Deploy hardware-observer
Add a new model to perform the deployments for the tutorial.
juju add-model hw-obs-tutorial
Deploy an Ubuntu principal and a hardware-observer
and grafana-agent
subordinate applications in the model. Relate all three and wait for the installation of hardware-observer
to complete.
# deploy applications
juju deploy ubuntu
juju deploy hardware-observer
juju deploy grafana-agent
# add relations
juju relate ubuntu hardware-observer
juju relate ubuntu grafana-agent
juju relate hardware-observer grafana-agent
The charm will automatically set up the tools required to monitor BMCs via IPMI or Redfish and HPE SSA CLI (if necessary). Other hardware resources like Dell and Broadcom RAID controllers require fetching and uploading their own vendor-specific command-line utilities. This mechanism is described in more detail in the documentation for hardware support detection.

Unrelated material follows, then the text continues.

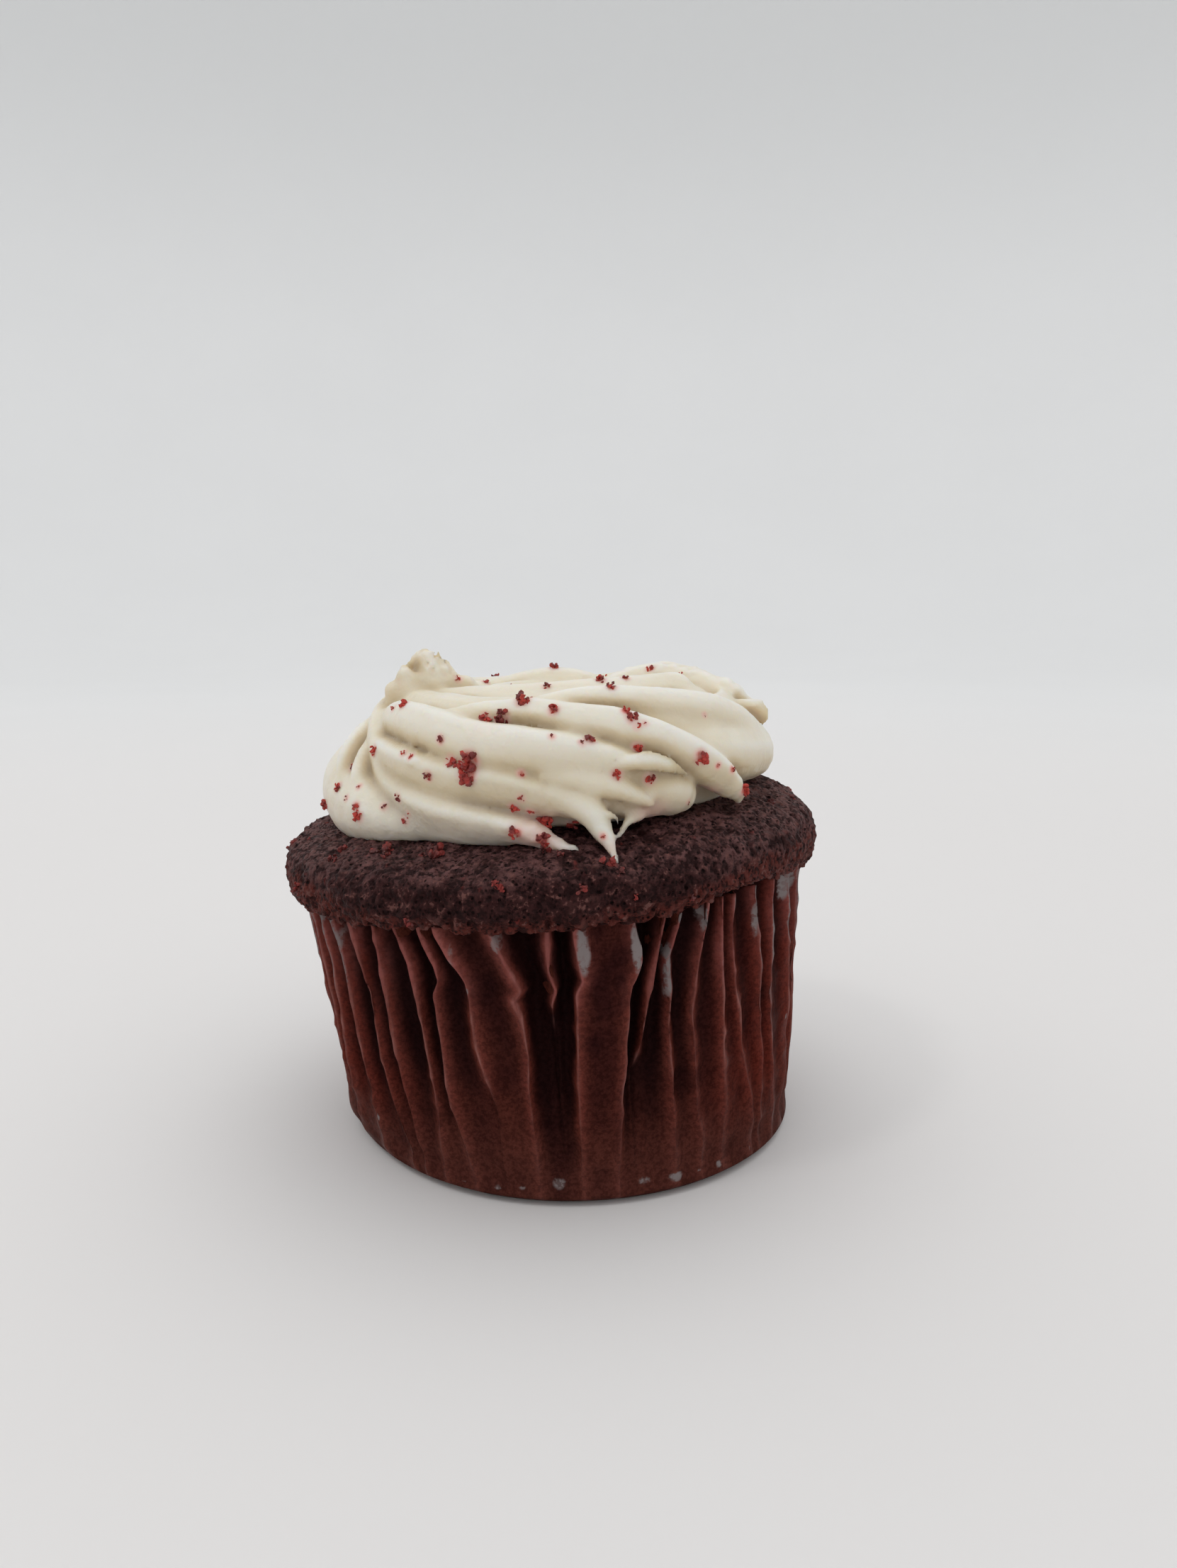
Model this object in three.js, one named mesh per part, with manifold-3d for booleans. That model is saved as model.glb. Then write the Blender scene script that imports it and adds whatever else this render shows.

After performing these steps, you should have a model that looks like this.
Model Controller Cloud/Region Version SLA Timestamp
hw-obs-tutorial serverstack-ctrl serverstack/serverstack 3.1.5 unsupported 07:44:22Z
App Version Status Scale Charm Channel Rev Exposed Message
grafana-agent blocked 1 grafana-agent latest/candidate 12 no logging-consumer: off, grafana-cloud-config: off, send-remote-write: off
hardware-observer active 1 hardware-observer latest/edge 12 no Unit is ready
ubuntu 22.04 active 1 ubuntu stable 24 no
Unit Workload Agent Machine Public address Ports Message
ubuntu/1* active idle 1 10.5.3.177
grafana-agent/1* blocked idle 10.5.3.177 logging-consumer: off, grafana-cloud-config: off, send-remote-write: off
hardware-observer/1* active idle 10.5.3.177 Unit is ready
Machine State Address Inst id Base AZ Message
1 started 10.5.3.177 b2b06a81-c014-4f12-93fc-83bc2745f726 ubuntu@22.04 nova ACTIVE
Integration provider Requirer Interface Type Message
grafana-agent:peers grafana-agent:peers grafana_agent_replica peer
hardware-observer:cos-agent grafana-agent:cos-agent cos_agent subordinate
ubuntu:juju-info grafana-agent:juju-info juju-info subordinate
ubuntu:juju-info hardware-observer:general-info juju-info subordinate
View the metrics
The exported Prometheus metrics can be viewed directly on the machine hosting the charm units at the localhost endpoint http://localhost:10200
.
juju ssh hardware-observer/0 curl localhost:10200
# metrics output shortened for readability
(...)
# HELP ipmi_dcmi_power_cosumption_watts Current power consumption in watts
# TYPE ipmi_dcmi_power_cosumption_watts gauge
ipmi_dcmi_power_cosumption_watts 162.0
# HELP ipmi_dcmi_command_success Indicates if the ipmi dcmi command is successful or not
# TYPE ipmi_dcmi_command_success gauge
ipmi_dcmi_command_success 1.0
# HELP ipmi_sel_command_success Indicates if the ipmi sel command succeeded or not
# TYPE ipmi_sel_command_success gauge
ipmi_sel_command_success 1.0
# TYPE ipmi_fan_speed_rpm gauge
ipmi_fan_speed_rpm{name="Fan1",state="Nominal",unit="RPM"} 9240.0
# HELP ipmi_fan_speed_rpm Fan speed measure, in rpm
# TYPE ipmi_fan_speed_rpm gauge
ipmi_fan_speed_rpm{name="Fan2",state="Nominal",unit="RPM"} 9600.0
# HELP ipmi_fan_speed_rpm Fan speed measure, in rpm
# TYPE ipmi_fan_speed_rpm gauge
# HELP ipmi_temperature_celsius Temperature measure from temperature sensors
# TYPE ipmi_temperature_celsius gauge
ipmi_temperature_celsius{name="Exhaust Temp",state="Nominal",unit="C"} 27.0
(...)
# HELP lsi_sas_3_controllers Number of LSI SAS-{self.version} controllers
# TYPE lsi_sas_3_controllers gauge
lsi_sas_3_controllers 1.0
# HELP sas3ircu_command_success Indicates if the command is successful or not
# TYPE sas3ircu_command_success gauge
sas3ircu_command_success 1.0
# HELP lsi_sas_3_ir_volumes Number of IR volumes
# TYPE lsi_sas_3_ir_volumes gauge
lsi_sas_3_ir_volumes{controller_id="0"} 0.0
(...)
Integrate with COS
For a more real-world use case, Hardware Observer can be used alongside COS. The grafana-agent machine charm will scrape the exported metrics from the endpoint and push them to Prometheus in COS.
Read more about it on how to integrate with COS.
Clean up the Environment
After playing around with the setup, the tutorial model can be cleaned up.
juju destroy-model hw-obs-tutorial
Congratulations! Now you have a basic idea about the workings of the Hardware Observer charm.